───── Provided information

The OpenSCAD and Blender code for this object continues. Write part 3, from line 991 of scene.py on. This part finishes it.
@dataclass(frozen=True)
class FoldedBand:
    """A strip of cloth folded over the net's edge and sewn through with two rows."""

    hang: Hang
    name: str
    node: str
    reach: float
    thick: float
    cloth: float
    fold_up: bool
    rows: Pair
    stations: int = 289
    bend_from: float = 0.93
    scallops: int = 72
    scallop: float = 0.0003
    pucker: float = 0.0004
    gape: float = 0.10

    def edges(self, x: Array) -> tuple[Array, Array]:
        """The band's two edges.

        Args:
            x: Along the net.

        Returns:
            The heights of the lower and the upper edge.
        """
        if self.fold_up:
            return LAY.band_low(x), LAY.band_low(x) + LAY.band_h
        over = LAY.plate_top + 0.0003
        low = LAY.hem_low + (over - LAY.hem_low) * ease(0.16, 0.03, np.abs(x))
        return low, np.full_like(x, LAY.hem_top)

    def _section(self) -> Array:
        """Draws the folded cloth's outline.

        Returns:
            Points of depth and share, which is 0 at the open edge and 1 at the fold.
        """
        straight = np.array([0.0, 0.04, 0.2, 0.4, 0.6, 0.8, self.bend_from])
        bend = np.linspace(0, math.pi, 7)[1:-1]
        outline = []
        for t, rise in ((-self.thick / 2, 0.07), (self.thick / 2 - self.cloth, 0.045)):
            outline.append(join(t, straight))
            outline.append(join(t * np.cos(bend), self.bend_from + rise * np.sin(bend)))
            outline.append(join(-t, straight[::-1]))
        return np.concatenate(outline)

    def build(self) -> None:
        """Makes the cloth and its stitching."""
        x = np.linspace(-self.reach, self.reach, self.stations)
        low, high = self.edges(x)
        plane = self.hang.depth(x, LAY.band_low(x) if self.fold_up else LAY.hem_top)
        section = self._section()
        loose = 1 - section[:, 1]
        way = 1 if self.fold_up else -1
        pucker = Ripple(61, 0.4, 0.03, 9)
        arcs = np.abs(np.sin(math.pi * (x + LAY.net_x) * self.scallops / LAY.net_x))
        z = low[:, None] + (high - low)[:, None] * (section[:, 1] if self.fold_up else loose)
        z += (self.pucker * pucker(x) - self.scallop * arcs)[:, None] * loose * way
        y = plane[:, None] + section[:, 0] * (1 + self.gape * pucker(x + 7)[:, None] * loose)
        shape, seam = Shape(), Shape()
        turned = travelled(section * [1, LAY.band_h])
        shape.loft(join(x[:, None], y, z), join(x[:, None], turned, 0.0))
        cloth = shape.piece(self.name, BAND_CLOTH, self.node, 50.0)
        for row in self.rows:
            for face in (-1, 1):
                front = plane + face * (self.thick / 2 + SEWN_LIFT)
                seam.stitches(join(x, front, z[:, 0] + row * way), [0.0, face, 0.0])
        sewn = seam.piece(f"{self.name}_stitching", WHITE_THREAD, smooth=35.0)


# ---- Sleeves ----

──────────
───── Provided information

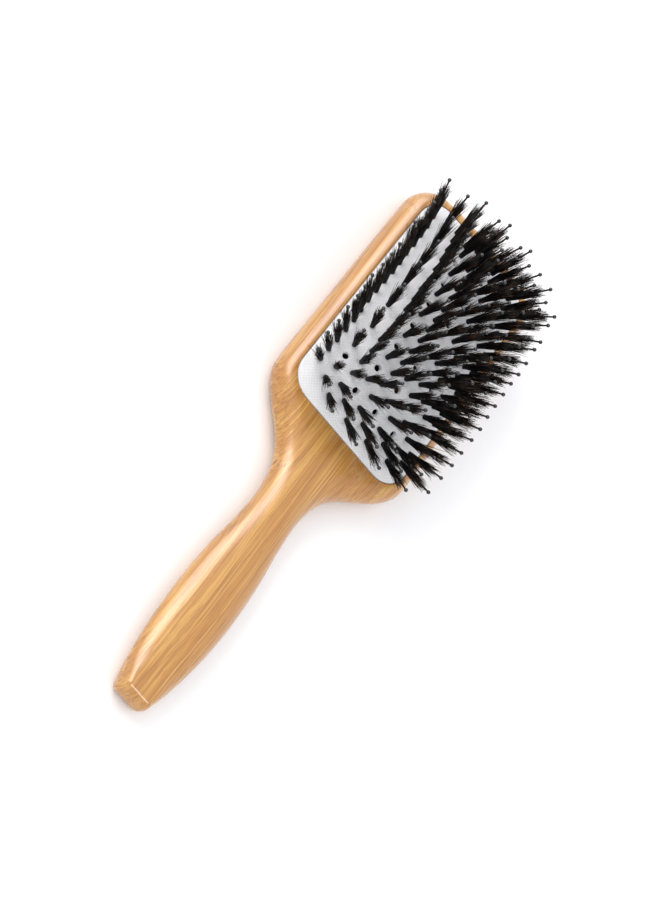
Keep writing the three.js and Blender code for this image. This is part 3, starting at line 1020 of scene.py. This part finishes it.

──────────
───── Provided information

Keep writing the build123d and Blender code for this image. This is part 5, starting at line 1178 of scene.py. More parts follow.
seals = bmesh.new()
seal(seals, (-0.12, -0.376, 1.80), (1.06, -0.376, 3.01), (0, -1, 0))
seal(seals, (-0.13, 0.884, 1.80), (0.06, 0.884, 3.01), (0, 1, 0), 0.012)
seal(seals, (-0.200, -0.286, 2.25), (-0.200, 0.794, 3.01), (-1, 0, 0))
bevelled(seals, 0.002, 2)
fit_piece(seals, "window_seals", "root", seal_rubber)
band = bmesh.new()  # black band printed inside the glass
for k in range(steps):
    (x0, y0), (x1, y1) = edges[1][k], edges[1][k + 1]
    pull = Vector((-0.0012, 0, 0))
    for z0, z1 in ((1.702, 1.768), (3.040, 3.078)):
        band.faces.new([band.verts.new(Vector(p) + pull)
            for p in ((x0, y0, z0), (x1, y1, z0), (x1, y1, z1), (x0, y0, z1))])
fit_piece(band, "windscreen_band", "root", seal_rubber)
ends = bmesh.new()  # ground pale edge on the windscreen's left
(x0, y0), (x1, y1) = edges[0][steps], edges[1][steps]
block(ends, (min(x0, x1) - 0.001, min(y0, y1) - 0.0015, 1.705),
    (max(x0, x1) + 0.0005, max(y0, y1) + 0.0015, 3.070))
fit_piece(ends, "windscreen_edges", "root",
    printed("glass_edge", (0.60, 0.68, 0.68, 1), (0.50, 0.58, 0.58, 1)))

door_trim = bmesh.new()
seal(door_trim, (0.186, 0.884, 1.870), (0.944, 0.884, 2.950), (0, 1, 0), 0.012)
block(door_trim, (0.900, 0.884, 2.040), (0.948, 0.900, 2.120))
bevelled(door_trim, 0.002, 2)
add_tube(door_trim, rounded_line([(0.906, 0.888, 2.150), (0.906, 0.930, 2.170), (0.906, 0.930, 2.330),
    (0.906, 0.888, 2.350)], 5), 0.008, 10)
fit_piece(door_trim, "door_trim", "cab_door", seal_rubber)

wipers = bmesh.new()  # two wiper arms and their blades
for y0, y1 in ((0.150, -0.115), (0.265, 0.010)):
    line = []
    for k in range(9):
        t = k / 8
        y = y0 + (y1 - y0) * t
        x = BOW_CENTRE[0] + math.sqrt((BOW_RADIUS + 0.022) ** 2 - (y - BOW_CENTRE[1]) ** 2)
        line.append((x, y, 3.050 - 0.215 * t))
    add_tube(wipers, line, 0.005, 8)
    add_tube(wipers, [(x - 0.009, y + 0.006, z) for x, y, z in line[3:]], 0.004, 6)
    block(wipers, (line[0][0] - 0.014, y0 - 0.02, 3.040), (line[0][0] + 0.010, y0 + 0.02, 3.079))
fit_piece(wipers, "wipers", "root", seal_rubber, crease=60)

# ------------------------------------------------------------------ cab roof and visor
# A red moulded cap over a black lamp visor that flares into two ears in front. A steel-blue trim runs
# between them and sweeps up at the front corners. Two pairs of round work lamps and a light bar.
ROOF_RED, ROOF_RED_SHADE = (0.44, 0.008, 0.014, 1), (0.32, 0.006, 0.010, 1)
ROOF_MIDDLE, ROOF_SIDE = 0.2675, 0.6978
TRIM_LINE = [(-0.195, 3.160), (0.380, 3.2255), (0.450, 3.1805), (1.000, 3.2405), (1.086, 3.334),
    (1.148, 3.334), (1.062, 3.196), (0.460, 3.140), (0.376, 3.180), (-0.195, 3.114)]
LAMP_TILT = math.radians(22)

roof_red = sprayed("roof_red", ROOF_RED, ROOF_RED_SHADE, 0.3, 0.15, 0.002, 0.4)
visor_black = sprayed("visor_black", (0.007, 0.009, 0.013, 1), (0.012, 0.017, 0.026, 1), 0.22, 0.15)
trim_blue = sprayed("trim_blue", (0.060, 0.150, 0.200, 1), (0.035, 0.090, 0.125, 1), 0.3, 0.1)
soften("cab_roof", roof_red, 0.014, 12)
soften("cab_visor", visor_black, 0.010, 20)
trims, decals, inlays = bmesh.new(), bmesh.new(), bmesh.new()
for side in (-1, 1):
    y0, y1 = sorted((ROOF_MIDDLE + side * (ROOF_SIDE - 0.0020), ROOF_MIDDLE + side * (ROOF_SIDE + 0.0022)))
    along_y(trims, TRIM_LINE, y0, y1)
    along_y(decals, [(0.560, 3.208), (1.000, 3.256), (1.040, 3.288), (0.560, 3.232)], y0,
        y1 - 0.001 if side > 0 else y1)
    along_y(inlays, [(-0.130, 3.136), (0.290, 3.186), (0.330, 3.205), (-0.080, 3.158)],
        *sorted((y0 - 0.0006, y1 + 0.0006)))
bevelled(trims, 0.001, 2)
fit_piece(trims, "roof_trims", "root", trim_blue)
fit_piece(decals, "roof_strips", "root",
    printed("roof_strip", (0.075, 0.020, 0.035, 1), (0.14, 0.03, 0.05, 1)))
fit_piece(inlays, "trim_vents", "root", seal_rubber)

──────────

Exercise instructions
Search the data above for lines holding "Keep" and copy each of them.

Written solution
Keep writing the three.js and Blender code for this image. This is part 3, starting at line 1020 of scene.py. This part finishes it.
Keep writing the build123d and Blender code for this image. This is part 5, starting at line 1178 of scene.py. More parts follow.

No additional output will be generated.